┌──
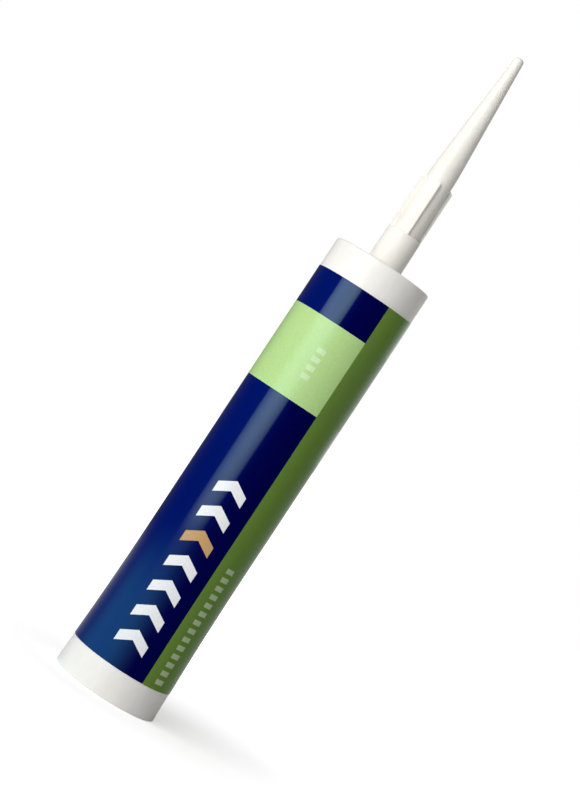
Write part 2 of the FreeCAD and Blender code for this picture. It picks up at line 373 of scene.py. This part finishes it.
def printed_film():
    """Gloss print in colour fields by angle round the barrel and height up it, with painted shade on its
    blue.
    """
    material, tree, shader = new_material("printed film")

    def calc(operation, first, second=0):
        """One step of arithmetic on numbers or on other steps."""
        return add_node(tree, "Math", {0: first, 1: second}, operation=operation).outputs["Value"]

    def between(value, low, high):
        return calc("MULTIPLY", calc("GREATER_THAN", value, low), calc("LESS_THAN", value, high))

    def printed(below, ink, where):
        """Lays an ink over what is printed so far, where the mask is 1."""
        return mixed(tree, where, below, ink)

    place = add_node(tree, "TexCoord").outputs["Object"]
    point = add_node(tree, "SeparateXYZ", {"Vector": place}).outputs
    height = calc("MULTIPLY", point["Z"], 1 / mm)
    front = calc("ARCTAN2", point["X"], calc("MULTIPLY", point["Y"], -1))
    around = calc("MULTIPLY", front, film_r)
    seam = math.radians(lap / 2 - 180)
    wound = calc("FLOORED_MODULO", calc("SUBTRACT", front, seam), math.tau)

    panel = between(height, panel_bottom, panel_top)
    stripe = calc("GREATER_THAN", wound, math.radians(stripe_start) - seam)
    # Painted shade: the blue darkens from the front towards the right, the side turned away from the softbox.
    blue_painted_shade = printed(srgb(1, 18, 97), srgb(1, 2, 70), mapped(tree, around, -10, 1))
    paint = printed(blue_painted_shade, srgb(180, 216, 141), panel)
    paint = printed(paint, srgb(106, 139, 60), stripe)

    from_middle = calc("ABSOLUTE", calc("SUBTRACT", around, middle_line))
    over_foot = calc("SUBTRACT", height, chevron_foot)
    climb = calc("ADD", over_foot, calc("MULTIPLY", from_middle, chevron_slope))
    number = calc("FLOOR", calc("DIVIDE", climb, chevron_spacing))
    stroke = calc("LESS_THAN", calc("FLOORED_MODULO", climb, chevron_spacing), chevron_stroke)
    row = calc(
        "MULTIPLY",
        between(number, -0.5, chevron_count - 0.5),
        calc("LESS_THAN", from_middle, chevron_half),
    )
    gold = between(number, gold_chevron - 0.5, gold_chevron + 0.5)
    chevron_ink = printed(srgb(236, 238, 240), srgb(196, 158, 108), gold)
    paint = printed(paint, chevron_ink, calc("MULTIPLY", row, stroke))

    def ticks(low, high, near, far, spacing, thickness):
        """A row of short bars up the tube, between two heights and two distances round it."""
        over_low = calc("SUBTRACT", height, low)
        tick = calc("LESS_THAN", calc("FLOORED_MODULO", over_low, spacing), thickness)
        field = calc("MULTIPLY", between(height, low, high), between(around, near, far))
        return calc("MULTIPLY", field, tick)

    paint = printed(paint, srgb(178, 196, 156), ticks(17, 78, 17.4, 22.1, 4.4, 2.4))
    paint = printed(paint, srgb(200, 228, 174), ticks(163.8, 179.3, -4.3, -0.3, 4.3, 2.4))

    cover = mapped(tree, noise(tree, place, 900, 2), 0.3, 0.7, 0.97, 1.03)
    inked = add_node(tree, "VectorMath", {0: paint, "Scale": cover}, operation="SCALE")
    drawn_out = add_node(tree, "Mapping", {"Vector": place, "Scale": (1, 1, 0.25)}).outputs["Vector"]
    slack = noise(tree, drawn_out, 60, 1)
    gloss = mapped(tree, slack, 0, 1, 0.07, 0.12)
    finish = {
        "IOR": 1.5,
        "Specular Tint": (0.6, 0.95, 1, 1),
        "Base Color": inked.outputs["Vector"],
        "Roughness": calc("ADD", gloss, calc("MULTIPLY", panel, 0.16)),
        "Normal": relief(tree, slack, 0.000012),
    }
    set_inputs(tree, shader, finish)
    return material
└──
Stated exercise:
Everything from the first line above through the line that contains "return mixed(tree, where, below, ink)" should be duplicated exactly, please, and nothing beyond it.

Output:
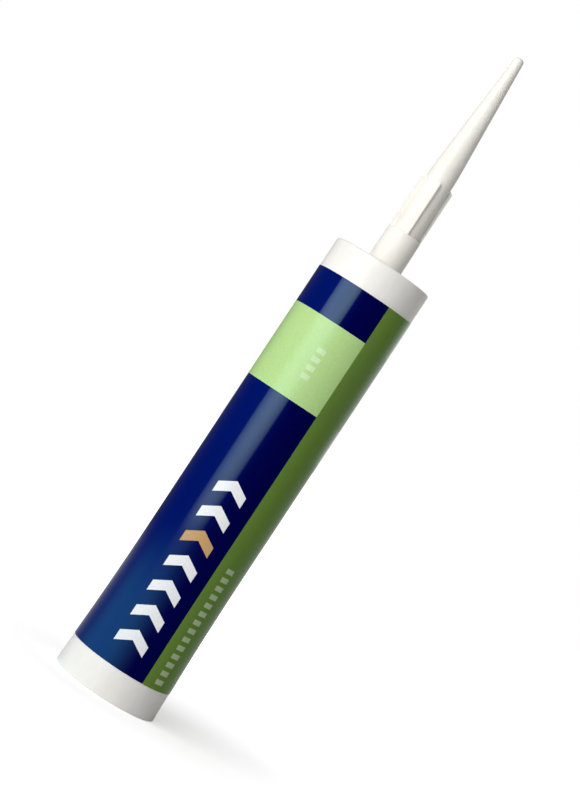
Write part 2 of the FreeCAD and Blender code for this picture. It picks up at line 373 of scene.py. This part finishes it.
def printed_film():
    """Gloss print in colour fields by angle round the barrel and height up it, with painted shade on its
    blue.
    """
    material, tree, shader = new_material("printed film")

    def calc(operation, first, second=0):
        """One step of arithmetic on numbers or on other steps."""
        return add_node(tree, "Math", {0: first, 1: second}, operation=operation).outputs["Value"]

    def between(value, low, high):
        return calc("MULTIPLY", calc("GREATER_THAN", value, low), calc("LESS_THAN", value, high))

    def printed(below, ink, where):
        """Lays an ink over what is printed so far, where the mask is 1."""
        return mixed(tree, where, below, ink)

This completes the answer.